Feb. 17 (Bloomberg) -- Federal Reserve Chairman Ben Bernanke sounded conciliatory as he stood before an audience of community bankers in Virginia.
“The Fed is committed to fair, consistent and informed examinations,” and it has a “robust appeals process” when banks disagree with examiners’ findings, Bernanke told an audience yesterday during a conference at the Federal Deposit Insurance Corp.’s Arlington headquarters.
Bernanke was addressing tensions that have been mounting between banks and regulators since the 2008 financial crisis. Bankers say agencies including the Federal Reserve, the Federal Deposit Insurance Corp., and the Office of the Comptroller of the Currency are applying regulatory standards too stringently and inconsistently.
For evidence, financial institutions point to the number of banks facing pressure from regulators to improve their financial positions. About a third of banks are now under either informal or formal regulatory orders, up from an average of about 3 percent to 4 percent during normal economic times, said Cam Fine, president of the Independent Community Bankers of America.
Bankers say they are sometimes forced to write down performing loans based on the value of collateral, without regard to whether the borrowers have adequate income or cash flow.

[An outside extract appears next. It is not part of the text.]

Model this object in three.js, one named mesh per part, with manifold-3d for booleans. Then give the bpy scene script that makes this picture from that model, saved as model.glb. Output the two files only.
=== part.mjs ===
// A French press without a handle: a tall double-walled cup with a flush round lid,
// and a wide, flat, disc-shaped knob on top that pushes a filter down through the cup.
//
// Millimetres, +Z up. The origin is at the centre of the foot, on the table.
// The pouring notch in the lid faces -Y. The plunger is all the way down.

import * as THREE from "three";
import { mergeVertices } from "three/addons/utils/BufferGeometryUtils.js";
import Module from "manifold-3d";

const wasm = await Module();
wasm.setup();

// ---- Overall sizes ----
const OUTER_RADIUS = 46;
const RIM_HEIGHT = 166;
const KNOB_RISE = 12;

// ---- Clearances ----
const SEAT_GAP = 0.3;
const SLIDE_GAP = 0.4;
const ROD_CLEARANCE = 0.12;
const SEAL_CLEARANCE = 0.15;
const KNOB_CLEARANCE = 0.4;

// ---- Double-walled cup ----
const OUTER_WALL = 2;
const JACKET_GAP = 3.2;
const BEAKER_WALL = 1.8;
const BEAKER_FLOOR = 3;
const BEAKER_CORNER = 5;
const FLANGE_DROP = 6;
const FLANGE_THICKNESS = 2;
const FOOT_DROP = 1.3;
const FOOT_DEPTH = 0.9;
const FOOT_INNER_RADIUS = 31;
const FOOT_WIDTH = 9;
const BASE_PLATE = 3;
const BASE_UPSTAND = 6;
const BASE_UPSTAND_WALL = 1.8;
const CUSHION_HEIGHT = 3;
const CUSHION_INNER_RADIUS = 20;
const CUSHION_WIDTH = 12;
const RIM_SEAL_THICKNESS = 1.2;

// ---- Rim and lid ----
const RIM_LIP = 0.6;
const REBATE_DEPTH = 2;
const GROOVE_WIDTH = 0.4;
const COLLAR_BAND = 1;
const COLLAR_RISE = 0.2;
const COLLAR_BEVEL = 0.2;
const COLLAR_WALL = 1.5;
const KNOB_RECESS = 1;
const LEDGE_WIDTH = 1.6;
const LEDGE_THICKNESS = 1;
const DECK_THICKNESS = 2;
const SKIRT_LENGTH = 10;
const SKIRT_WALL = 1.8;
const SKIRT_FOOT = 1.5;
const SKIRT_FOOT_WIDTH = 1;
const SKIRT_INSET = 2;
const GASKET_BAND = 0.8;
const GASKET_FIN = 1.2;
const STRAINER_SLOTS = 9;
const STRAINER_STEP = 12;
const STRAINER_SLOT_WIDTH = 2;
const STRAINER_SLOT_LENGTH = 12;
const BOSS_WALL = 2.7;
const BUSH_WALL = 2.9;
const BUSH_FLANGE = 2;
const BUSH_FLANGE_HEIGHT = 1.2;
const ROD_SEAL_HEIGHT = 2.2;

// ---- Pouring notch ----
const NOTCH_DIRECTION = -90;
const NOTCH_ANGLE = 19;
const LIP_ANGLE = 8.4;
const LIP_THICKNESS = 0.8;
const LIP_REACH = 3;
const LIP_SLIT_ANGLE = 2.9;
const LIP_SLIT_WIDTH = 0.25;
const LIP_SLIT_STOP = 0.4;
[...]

Regulators are also requiring capital increases beyond regulatory mandates, according to the ICBA.
The bankers’ pushback has reached the ear of Congress. Republican and Democratic lawmakers in the House of Representatives have introduced legislation that would establish an ombudsman and would allow banks to appeal the results of their exams to an administrative law judge. Both roles would be established within the Federal Financial Institutions Examination Council, an interagency regulatory body.
The measure, the Financial Institutions Examination Fairness and Reform Act, also would require regulators to provide examination reports on a strict 60-day deadline and relax treatment of commercial loans, which are a significant part of the business now done by many small banks. Community banks, defined as those with less than $10 billion in assets, account for 21 percent of the U.S. banking industry and made 58 percent of outstanding bank loans to small businesses, according to the ICBA.

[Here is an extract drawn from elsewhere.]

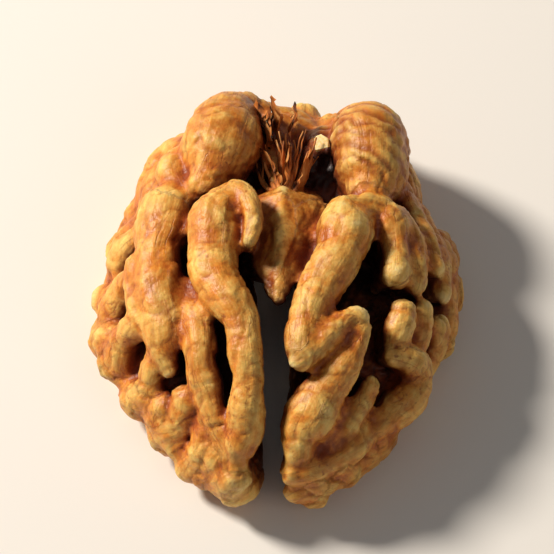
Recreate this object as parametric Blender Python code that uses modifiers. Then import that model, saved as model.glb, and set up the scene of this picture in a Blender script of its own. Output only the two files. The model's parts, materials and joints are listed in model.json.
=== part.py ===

Regulators say the bill would hamper their ability to ensure that financial institutions are operating soundly. Bad economic conditions and poor business decisions are to blame for the banks’ predicament, they say.
A Local Disconnect
“The weak economy, together with loose lending standards in the past, has put pressure on the entire banking industry, including community banks,” Bernanke told the bankers yesterday. Supervisors, he said, “must insist on high standards for lending, risk management, and governance.”
Representative Shelley Moore Capito, a West Virginia Republican who co-authored the Fairness Act with New York Democrat Carolyn Maloney, said Washington-based regulators often seem more sympathetic than their regional examiners to the views of community bankers.

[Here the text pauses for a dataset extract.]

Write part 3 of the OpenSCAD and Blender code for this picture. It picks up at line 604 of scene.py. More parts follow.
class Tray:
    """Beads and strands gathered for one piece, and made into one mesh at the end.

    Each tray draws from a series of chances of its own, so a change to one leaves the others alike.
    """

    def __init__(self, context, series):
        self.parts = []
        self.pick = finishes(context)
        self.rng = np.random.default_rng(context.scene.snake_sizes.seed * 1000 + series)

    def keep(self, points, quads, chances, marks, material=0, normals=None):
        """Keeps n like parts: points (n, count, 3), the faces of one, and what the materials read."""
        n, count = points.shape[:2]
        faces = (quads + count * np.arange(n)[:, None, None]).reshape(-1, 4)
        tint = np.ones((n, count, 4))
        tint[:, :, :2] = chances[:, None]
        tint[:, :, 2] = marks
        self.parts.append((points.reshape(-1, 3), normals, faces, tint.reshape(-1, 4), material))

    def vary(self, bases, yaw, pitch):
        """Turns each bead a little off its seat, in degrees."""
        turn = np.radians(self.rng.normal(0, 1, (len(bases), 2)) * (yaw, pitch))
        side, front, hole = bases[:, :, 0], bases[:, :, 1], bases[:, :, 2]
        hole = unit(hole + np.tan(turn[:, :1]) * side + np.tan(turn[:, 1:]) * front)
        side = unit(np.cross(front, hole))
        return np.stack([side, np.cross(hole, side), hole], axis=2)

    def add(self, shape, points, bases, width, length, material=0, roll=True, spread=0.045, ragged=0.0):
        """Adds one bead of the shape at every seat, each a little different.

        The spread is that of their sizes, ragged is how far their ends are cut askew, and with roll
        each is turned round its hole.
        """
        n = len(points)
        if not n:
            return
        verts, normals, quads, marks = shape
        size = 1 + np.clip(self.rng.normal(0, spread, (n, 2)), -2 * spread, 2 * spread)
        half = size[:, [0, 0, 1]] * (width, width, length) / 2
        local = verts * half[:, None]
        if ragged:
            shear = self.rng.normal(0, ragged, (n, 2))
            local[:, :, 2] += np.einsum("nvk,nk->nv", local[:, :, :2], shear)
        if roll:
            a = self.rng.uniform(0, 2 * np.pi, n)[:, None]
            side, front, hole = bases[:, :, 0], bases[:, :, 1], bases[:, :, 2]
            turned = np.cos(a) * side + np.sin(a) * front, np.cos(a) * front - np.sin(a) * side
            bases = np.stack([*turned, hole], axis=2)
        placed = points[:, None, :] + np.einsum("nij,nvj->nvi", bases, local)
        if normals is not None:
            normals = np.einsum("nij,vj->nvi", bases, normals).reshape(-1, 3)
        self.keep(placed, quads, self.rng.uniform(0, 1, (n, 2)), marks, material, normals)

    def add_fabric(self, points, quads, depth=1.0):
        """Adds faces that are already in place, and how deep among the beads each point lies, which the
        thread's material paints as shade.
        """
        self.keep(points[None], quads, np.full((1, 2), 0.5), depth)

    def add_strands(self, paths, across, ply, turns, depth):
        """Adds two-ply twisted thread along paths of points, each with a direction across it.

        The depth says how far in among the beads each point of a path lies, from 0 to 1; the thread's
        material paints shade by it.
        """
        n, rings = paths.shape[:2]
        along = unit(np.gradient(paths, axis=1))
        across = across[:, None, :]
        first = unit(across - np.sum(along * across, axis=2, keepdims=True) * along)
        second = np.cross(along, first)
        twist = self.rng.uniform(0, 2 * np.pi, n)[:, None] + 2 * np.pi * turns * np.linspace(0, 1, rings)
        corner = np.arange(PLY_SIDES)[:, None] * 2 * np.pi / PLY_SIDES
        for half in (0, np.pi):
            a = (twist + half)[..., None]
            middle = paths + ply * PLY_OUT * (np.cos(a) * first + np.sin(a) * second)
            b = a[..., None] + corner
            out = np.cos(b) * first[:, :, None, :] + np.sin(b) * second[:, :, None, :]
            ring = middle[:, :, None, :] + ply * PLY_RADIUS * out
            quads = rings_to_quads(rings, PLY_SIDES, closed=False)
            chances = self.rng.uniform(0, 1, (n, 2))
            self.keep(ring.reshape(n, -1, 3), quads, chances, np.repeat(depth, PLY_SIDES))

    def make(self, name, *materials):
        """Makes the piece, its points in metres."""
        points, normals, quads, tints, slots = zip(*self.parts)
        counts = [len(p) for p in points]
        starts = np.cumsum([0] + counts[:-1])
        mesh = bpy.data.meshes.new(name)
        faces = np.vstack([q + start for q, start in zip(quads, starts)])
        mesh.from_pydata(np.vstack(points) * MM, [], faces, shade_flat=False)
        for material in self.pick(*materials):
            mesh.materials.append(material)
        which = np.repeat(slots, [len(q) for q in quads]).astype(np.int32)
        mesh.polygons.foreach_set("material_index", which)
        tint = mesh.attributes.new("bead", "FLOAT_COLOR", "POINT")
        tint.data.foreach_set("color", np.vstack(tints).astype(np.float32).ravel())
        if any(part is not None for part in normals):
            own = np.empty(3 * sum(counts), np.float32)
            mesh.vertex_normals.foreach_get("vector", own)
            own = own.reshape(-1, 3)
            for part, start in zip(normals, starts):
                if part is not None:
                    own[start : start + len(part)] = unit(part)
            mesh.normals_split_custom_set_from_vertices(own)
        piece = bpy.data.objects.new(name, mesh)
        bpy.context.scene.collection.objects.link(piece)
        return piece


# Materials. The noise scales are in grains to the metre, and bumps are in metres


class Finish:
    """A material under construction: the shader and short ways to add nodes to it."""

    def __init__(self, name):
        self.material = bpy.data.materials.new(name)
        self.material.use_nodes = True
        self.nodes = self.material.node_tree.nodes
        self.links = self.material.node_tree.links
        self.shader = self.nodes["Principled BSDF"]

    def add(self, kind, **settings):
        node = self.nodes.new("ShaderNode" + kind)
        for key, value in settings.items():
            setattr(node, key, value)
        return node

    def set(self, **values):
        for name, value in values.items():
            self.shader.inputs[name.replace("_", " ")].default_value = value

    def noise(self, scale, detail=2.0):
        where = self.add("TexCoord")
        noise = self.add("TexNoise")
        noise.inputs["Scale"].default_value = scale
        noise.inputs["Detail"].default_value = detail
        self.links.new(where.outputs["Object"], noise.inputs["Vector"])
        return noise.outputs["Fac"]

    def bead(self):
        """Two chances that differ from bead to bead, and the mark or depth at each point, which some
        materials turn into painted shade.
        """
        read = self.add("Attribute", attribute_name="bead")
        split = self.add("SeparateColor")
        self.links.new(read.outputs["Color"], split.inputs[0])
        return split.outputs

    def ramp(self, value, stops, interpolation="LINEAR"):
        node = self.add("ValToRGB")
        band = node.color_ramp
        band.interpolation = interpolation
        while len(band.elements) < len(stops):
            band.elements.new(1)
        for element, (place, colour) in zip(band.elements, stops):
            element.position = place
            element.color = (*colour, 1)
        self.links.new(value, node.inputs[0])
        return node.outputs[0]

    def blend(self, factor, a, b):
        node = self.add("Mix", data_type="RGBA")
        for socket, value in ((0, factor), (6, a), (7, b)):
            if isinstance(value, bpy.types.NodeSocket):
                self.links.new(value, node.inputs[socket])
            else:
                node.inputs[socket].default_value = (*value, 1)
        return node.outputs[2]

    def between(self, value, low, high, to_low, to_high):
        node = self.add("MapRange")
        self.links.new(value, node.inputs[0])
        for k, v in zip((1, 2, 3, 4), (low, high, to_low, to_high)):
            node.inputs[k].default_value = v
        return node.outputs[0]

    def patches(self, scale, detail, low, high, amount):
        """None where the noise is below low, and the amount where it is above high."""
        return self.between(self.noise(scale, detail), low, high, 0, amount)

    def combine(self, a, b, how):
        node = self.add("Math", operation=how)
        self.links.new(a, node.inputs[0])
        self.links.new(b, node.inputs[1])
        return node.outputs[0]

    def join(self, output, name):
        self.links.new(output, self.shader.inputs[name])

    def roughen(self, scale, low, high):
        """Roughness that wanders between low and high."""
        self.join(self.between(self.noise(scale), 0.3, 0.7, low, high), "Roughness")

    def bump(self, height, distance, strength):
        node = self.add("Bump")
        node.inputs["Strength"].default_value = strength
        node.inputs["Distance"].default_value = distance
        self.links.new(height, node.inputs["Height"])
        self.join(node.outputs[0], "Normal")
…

“Over the last year, we have heard a chorus of concern that there is a disconnect between what is said in Washington by federal regulators and what is carried out by the field examiners,” said Capito, who also spoke at yesterday’s FDIC conference.
Regulators say they are trying to fix that. FDIC Acting Chairman Martin Gruenberg told conference attendees yesterday that he had directed his staff to review examination procedures “to see if we can identify ways to improve our processes and communication while maintaining our supervisory standards.”
Community banks say that process can’t happen fast enough.
“The misplaced zeal and arbitrary demands of examiners are having a chilling effect on credit,” Noah Wilcox, president and chief executive of Grand Rapids State Bank in Grand Rapids, Minnesota, told members of Congress at a hearing this month. “The contraction in credit is having a direct, adverse impact on the economic recovery.”
Robert Fisher, president and chief executive of Tioga State Bank of Spencer, New York, said that one way community banks can cope with regulatory overreach is to change their charters. Banks with the FDIC as their primary regulator can move over to the Fed, though they should know that “the grass can sometimes seem greener” with another agency.
“Choice is always a good thing,” Fisher said in an interview. “The pendulum swings both ways and I think having a choice keeps the regulators from swinging too far.”
The Financial Institutions Examination Fairness and Reform Act is H.R. 3461.